De même, pour les diffusions de groupe, pour l’instant, la plupart des protocoles fiables sur Internet, fonctionnent de façon bidirectionnelle. Néanmoins, à grande échelle, pour un grand nombre de destinataires, cette solution n’est pas satisfaisante : elle conduit à gérer une quantité considérable de messages en retour qui inondent la source et le réseau. Dans ce cas, la solution consiste à établir un lien unidirectionnel, sans voie de retour et de définir des mécanismes de contrôle de transmission spécifiques pour assurer la fiabilité.

La solution au transfert fiable de gros fichiers

Pour réfléchir à cette problématique, un groupe de travail baptisé " Diffusion de groupe fiable " (RMT pour Reliable multicast transport) a été créé à l’IETF (International engineering task force), organisme de standardisation des protocoles du réseau Internet. Depuis 2002, des membres du projet de recherche PLANETE y participent.
Ce groupe de travail développe un protocole unidirectionnel, fiable, de diffusion de données à grande échelle, baptisé ALC (Asynchronous layered coding) qui permet d’éviter les problèmes de perte de données : les données sont envoyées de façon redondante, jusqu’à ce que l’utilisateur mette fin à la réception lorsqu’il a reçu la totalité des données.

 

Les chercheurs de l’INRIA, quant à eux, ont participé à l’élaboration d’une solution basée sur le protocole ALC, adaptée au problème spécifique du transfert de fichiers.
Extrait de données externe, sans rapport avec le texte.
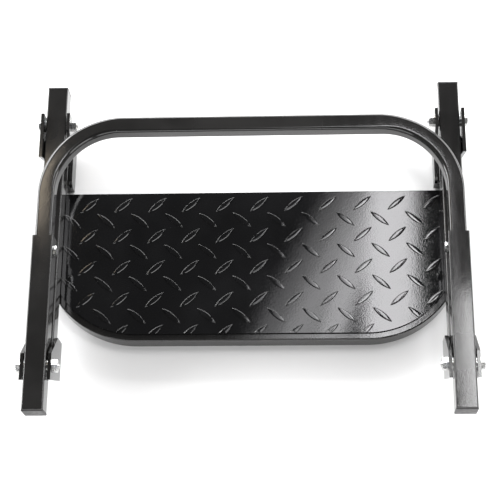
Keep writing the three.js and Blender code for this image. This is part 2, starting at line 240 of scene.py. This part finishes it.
def zinc_plate(name):
    """Bright zinc plating: pale grey with a faint blue and straw bloom and fine handling marks."""
    g = Graph(name)
    g.shader.inputs["Metallic"].default_value = 1.0
    blue, pale, straw = (0.60, 0.61, 0.64), (0.70, 0.70, 0.69), (0.66, 0.63, 0.56)
    bloom = g.ramp(g.noise(140, 3), [(0.3, blue), (0.55, pale), (0.8, straw)])
    grime = g.ramp(g.noise(420, 5, 0.7), [(0.62, 0.0), (0.74, 0.7)])
    g.colour(g.mix(grime, bloom, (0.22, 0.21, 0.20)))
    g.roughness(g.ramp(g.noise(600, 4, 0.6), [(0.3, 0.2), (0.75, 0.42)]))
    g.bumps([(g.noise(900, 3, 0.6), 0.25, 0.00008)])
    return g.material


def turned_steel(name):
    g = Graph(name)
    g.shader.inputs["Metallic"].default_value = 1.0
    lathe = g.noise(900, 2, 0.5, stretch=(4.0, 0.2, 0.2))
    g.colour(g.ramp(lathe, [(0.35, (0.36, 0.355, 0.35)), (0.7, (0.52, 0.515, 0.50))]))
    g.roughness(g.ramp(g.noise(300, 4), [(0.3, 0.3), (0.7, 0.5)]))
    g.bumps([(lathe, 0.3, 0.00005)])
    return g.material


def cap_plastic(name):
    """Moulded black polyethylene: fine spark texture and pale scuffs."""
    g = Graph(name)
    tone = g.ramp(g.noise(30, 3), [(0.3, (0.014, 0.014, 0.015)), (0.75, (0.032, 0.031, 0.031))])
    scuff = g.ramp(g.noise(320, 5, 0.7), [(0.64, 0.0), (0.72, 0.7)])
    g.colour(g.mix(scuff, tone, (0.10, 0.10, 0.10)))
    g.roughness(g.ramp(g.noise(180, 4), [(0.3, 0.34), (0.75, 0.55)]))
    g.bumps([(g.noise(1200, 2, 0.6), 0.35, 0.00007)])
    return g.material


def painted_floor(name):
    """A pale studio floor with very faint unevenness."""
    g = Graph(name)
    g.colour(g.ramp(g.noise(3, 3), [(0.3, (0.86, 0.86, 0.862)), (0.7, (0.88, 0.879, 0.878))]))
    g.roughness(g.ramp(g.noise(14, 3), [(0.3, 0.55), (0.7, 0.62)]))
    return g.material


BLACK = powder_coat("black_powder_coat", (0.010, 0.0097, 0.0095), 0.07, 0.13)
TREAD = powder_coat(
    "tread_powder_coat", (0.0035, 0.0035, 0.0038), 0.035, 0.06,
    peel=0.15, chips=0.78, streak=0.8, wave=0.04,
)
ZINC = zinc_plate("zinc_plating")
STEEL = turned_steel("turned_bush_steel")
PLASTIC = cap_plastic("black_cap_plastic")


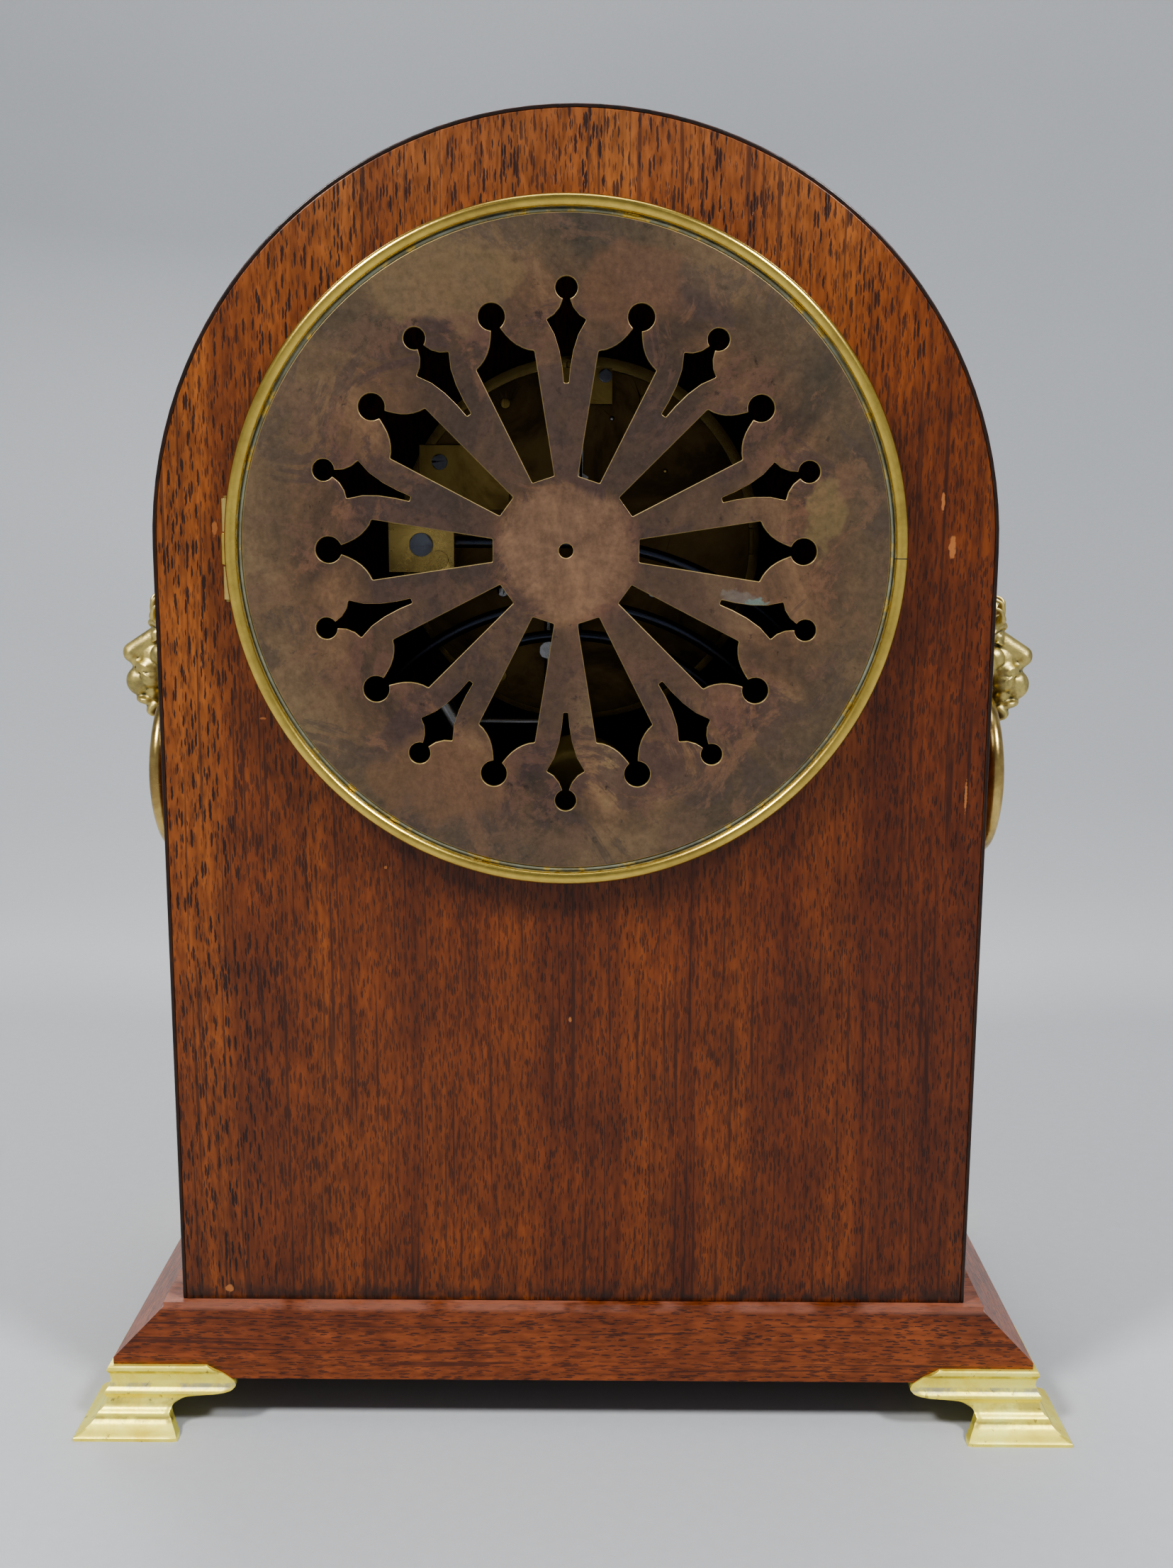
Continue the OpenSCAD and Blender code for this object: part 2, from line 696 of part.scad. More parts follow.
module centre_wheel() {
    color(brass) {
        arbor([0, 0], dial_y - 5.6, back_plate_y - fine, 1.2);
        arbor([0, 0], back_plate_y - 1, out_back + 0.4, 0.6);
        arbor([0, 0], -40.5, -38.8, 3.2);
        wheel([0, 0], centre_n, centre_m, heading([0, 0], third_at), -41.5, -40.5, 5, 4.2);
        pinion([0, 0], centre_pinion_n, great_m, meshed([0, 0], second_at, centre_pinion_n), -20.5, -15.5);
    }
}

module cannon_pinion() {
    color(steel) difference() {
        union() {
            arbor([0, 0], dial_y - 3.8, front_plate_y - 0.4, 1.9);
            pinion([0, 0], cannon_n, minute_m, heading([0, 0], minute_at), -45.9, -44.5);
        }
        arbor([0, 0], dial_y - 6, front_plate_y + 1, 1.2);
    }
}

module hand_nut() {
    color(brass) difference() {
        arbor([0, 0], dial_y - 5, dial_y - 3.8, 2.4);
        arbor([0, 0], dial_y - 6, dial_y, 1.2);
    }
}

// A blued hand drawn pointing up: a slim stem, an open crescent or loop, and a long tip
module hand(length, loop_at, loop_r, hub_r, bore, y0, y1) {
    loop_mid = loop_at + loop_r - 0.8;
    color(blued) difference() {
        union() {
            arbor([0, 0], y0, y1, hub_r);
            slab_y([0, 0], y0, y1) polygon([[-1.1, 2.4], [-0.7, loop_at], [0.7, loop_at], [1.1, 2.4]]);
            arbor([0, loop_mid], y0, y1, loop_r);
            slab_y([0, 0], y0, y1) polygon([[-1.5, loop_mid + loop_r - 0.9], [0, length],
                                            [1.5, loop_mid + loop_r - 0.9]]);
        }
        arbor([0, 0], y0 - 1, y1 + 1, bore);
        arbor([0, loop_mid], y0 - 1, y1 + 1, loop_r - 1);
    }
}

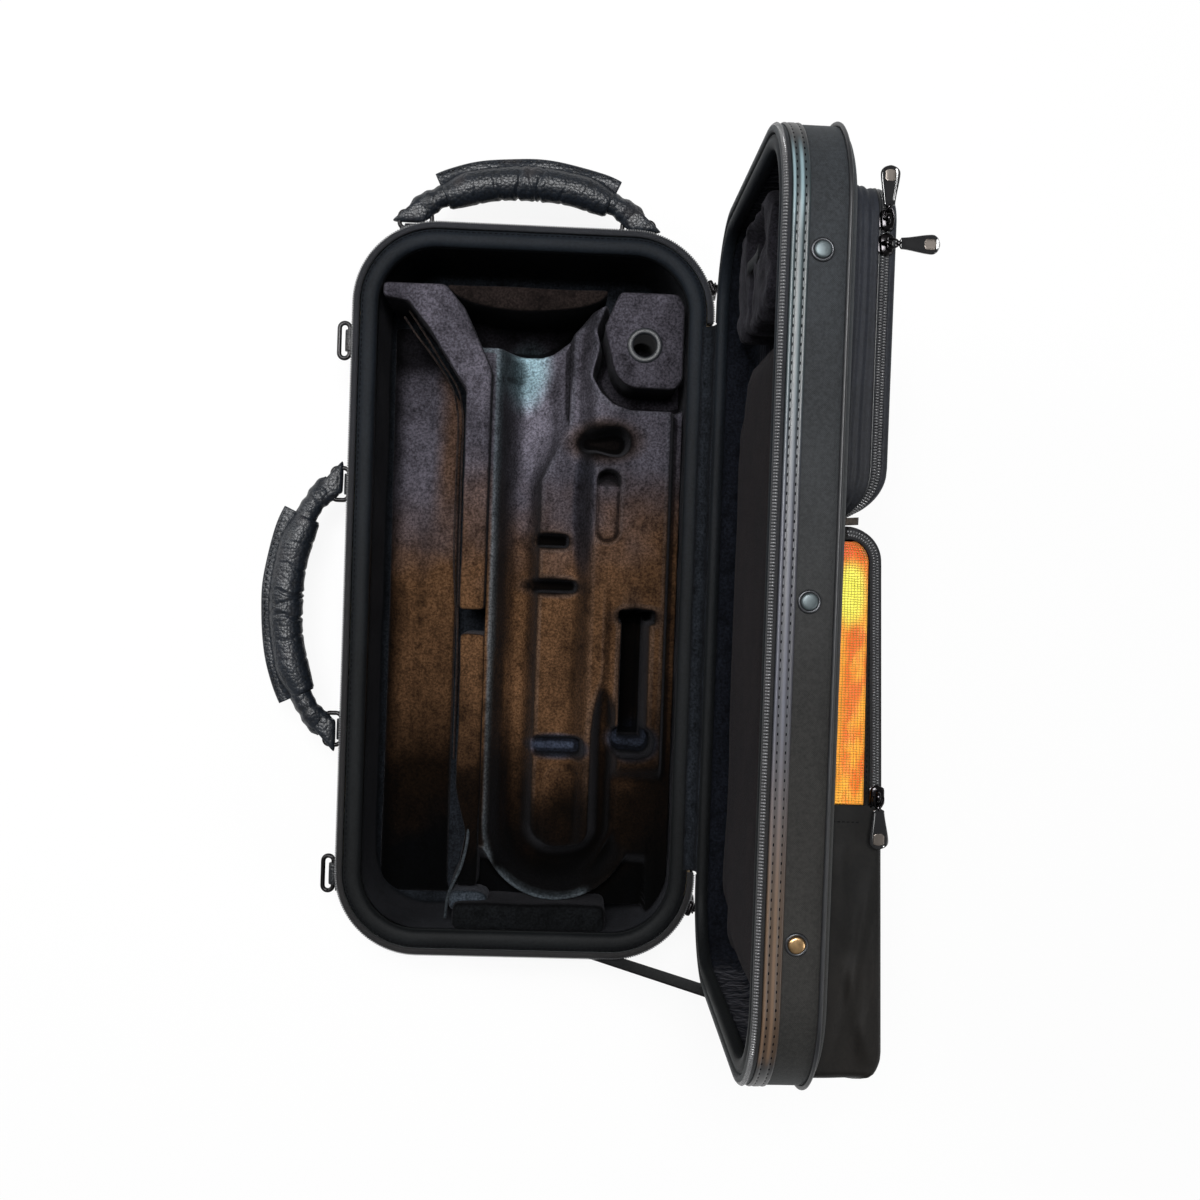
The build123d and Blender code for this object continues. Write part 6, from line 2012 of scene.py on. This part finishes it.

Baptisée FLUTE (File delivery over unidirectional transport), elle explique comment exploiter au mieux ALC pour fournir un service de diffusion de fichier (en particulier de " gros " fichier). FLUTE définit les mécanismes nécessaires à l’acheminement des fichiers, au transport des méta-données (informations relatives aux données comme le nom, la taille, l’encodage, etc.) et à la mise en place de filtres chez les récepteurs.

Elle a été testée et validée en décembre 2003 avec Nokia et l’université de Tempere en Finlande, puis standardisée par l’IETF (RFC 3926, Request for comment) en octobre 2004. FLUTE est d’ores et déjà un élément clef pour la diffusion de données multimédia sur réseau radio, en cours de standardisation au 3GPP (3rd generation partnership project), organisme qui propose des normes pour les appareils GSM, GPRS et UMTS ainsi que pour la diffusion d’Internet sur des téléphones et autres terminaux portables dans le cadre des normalisations du DVB-H (Digital video broadcasting, handheld), consortium industriel dédié aux standards pour la télévision numérique sur petits écrans en situation de mobilité.

Des protocoles de routage adaptés à la diffusion de groupe

Arbre de routage multicast.Du point de vue du routage, la diffusion de groupe pose des problèmes spécifiques que ce soit pour assurer la qualité de la transmission des données ou optimiser cette transmission. L’équipe ARMOR, à Rennes a proposé depuis 2001 trois protocoles de routage multipoint à l’IETF. Ces protocoles sont compatibles avec les protocoles Internet de transmission de données IPv4 et IPv6. Le premier protocole permet d’obliger les paquets diffusés à passer par un chemin particulier du réseau et ainsi d’éviter les points de congestion (comme les " itinéraires bis " du réseau routier contournent les embouteillages). Le second protocole accélère la distribution des paquets de données aux destinataires en réduisant la charge des équipements du réseau : les équipements du réseau qui sont sur le chemin mais qui ne sont pas concernés par la duplication des paquets à diffuser n’ont pas besoin de traiter ces paquets. Enfin, le troisième protocole s’adresse spécifiquement aux petits groupes. C’est le cas typique des jeux en réseau où le nombre de joueurs par partie peut être faible, mais le nombre de parties simultanées peut être très grand.
 
Cette problématique est également un grand challenge pour l’ensemble des opérateurs mobiles qui souhaitent diffuser des flux vidéos.